I have constantly been fat-shamed and told that I am not good enough by the people closest to me. When I was younger, I experienced my first taste of bullying because I was fat. (Perhaps there were other factors but fat was a constant taunt) People closest to me are constantly critical about their bodies. Hell, my mom is constantly obsessed with the media's image of beautiful. She cannot see that she is so extremely beautiful and I wonder if I will grow up to look like her. (In my eyes, my mother is extremely beautiful. She just cannot see that)

When I tell people I want to work in fashion, they look at me like I'm an alien. I have even been laughed at.

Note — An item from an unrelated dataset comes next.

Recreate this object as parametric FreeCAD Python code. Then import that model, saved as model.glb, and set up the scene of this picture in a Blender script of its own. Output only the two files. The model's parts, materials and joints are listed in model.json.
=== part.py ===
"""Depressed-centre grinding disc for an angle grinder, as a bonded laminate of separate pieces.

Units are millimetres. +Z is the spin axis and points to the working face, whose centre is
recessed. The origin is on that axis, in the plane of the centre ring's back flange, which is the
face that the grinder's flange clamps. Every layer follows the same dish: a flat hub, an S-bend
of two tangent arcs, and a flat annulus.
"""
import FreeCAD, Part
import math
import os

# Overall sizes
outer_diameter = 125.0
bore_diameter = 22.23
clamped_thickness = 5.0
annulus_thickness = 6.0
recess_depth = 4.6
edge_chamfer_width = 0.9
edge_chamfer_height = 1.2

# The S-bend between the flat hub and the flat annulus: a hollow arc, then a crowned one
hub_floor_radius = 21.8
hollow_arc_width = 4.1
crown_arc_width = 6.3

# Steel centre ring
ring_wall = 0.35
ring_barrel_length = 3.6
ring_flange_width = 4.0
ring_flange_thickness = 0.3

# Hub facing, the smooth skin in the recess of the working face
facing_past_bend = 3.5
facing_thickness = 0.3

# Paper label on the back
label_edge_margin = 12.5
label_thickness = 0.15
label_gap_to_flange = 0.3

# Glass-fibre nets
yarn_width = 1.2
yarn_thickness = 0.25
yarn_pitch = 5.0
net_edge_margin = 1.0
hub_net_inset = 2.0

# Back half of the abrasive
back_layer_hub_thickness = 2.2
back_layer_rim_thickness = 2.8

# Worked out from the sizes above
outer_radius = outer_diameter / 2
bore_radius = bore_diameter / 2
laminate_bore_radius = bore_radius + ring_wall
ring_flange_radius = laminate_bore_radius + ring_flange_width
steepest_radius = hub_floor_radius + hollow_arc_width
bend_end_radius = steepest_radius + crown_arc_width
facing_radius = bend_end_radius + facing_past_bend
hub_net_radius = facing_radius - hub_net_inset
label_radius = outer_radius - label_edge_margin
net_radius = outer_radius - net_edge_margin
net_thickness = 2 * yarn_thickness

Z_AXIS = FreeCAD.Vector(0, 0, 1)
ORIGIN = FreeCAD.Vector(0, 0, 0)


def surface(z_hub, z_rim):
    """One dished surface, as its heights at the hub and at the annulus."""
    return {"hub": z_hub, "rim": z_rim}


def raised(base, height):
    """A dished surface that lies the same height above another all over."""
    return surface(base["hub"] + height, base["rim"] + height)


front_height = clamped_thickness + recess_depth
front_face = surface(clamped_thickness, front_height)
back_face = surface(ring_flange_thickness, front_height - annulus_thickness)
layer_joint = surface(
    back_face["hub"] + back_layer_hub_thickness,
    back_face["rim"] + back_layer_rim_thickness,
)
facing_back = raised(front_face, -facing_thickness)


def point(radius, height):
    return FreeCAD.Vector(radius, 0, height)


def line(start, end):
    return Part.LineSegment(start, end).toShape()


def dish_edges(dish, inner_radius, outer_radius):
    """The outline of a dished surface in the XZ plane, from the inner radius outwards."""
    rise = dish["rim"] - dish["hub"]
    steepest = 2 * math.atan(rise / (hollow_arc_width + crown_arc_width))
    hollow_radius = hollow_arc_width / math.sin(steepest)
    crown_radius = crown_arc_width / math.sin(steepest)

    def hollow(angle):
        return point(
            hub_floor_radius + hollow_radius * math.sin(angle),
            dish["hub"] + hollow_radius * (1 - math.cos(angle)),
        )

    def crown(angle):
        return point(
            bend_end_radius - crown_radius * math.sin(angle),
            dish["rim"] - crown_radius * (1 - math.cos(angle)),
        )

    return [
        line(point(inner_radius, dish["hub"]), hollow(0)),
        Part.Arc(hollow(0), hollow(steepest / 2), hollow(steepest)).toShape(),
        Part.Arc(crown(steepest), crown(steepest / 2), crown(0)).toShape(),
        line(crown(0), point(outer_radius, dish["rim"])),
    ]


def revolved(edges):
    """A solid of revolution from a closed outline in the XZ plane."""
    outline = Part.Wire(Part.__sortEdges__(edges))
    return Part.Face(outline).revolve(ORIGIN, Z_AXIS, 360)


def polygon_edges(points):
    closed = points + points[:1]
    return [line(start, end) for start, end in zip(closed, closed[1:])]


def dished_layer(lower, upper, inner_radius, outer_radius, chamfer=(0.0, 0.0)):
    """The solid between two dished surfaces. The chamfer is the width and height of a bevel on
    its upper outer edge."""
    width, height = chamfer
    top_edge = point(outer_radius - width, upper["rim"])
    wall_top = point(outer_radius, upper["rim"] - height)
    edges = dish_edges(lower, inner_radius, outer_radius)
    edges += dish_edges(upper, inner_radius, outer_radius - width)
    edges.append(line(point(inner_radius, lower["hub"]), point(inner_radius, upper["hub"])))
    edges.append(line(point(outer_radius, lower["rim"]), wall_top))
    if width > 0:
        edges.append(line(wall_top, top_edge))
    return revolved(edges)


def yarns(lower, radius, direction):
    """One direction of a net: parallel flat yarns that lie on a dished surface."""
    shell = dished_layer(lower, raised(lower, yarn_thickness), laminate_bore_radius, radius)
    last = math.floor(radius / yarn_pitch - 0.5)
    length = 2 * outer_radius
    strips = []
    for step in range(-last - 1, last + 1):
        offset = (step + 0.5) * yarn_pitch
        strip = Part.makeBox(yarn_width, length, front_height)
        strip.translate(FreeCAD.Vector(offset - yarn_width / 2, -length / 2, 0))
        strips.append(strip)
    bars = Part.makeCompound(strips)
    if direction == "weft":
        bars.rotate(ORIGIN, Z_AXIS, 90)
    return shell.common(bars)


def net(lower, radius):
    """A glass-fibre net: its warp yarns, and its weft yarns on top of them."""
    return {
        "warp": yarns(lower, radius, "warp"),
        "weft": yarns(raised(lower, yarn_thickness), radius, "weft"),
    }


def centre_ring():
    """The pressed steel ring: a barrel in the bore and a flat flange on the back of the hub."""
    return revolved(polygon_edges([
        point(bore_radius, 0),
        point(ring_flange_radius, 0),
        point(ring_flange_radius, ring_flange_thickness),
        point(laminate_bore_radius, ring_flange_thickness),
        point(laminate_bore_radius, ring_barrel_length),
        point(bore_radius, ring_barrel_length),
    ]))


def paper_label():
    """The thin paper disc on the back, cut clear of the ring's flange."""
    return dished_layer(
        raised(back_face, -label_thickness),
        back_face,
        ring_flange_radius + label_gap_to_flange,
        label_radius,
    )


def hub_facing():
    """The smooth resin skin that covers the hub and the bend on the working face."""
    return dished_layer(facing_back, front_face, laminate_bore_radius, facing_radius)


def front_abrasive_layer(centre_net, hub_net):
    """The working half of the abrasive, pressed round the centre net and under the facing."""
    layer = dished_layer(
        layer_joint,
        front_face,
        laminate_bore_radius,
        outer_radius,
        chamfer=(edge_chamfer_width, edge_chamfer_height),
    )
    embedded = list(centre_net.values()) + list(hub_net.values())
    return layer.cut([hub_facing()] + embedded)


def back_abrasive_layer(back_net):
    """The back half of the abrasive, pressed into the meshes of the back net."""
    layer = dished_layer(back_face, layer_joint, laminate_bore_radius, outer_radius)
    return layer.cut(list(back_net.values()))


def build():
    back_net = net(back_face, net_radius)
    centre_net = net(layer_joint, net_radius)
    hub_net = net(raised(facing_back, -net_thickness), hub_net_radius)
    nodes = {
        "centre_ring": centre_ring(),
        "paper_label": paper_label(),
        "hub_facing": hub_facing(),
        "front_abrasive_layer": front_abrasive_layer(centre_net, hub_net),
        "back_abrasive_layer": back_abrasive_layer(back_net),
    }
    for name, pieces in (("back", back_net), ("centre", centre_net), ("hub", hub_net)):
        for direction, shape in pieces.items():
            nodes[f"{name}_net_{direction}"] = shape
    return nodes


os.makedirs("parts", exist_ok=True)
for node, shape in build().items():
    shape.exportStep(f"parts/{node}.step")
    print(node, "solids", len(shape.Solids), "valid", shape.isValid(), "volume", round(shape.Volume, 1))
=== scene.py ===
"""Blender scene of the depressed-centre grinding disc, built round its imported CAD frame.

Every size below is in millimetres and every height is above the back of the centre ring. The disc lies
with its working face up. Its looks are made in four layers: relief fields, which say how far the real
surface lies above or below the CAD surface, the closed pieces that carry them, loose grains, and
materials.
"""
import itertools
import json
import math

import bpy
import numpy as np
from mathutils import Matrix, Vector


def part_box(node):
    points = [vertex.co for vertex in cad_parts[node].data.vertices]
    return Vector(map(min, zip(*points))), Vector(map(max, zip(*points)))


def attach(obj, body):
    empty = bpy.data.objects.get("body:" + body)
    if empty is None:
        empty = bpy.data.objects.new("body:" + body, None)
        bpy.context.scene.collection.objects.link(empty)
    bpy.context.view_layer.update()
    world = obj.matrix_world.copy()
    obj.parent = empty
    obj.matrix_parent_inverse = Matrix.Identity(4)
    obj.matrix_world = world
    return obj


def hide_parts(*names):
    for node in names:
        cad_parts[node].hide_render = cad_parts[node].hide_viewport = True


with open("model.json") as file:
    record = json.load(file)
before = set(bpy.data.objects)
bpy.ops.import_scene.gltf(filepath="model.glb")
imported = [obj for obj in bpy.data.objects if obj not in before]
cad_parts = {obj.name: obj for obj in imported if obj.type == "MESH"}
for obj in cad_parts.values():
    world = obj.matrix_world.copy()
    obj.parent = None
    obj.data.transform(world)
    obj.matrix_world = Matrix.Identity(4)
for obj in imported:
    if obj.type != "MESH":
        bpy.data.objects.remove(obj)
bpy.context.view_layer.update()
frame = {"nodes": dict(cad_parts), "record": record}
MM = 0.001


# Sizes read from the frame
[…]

I'm clearly not skinny enough. Why and how is Suzy Menkes loved and revered as one of the greatest fashion critics in her beautiful plus-sized figure yet when freshies like me want to enter the industry, I have to be skinny, have tiny hips and be 5"10?

To conclude, I choose to be fat because women and girls out there need to know that being fat doesn't mean you're not beautiful. I choose to be fat because I want to advocate that self-confidence and self-love is important at every size. I choose to be fat because fashion does not mean having to squeeze myself into a size zero. I choose to be fat because by being fat, I learnt how to fall in love with myself.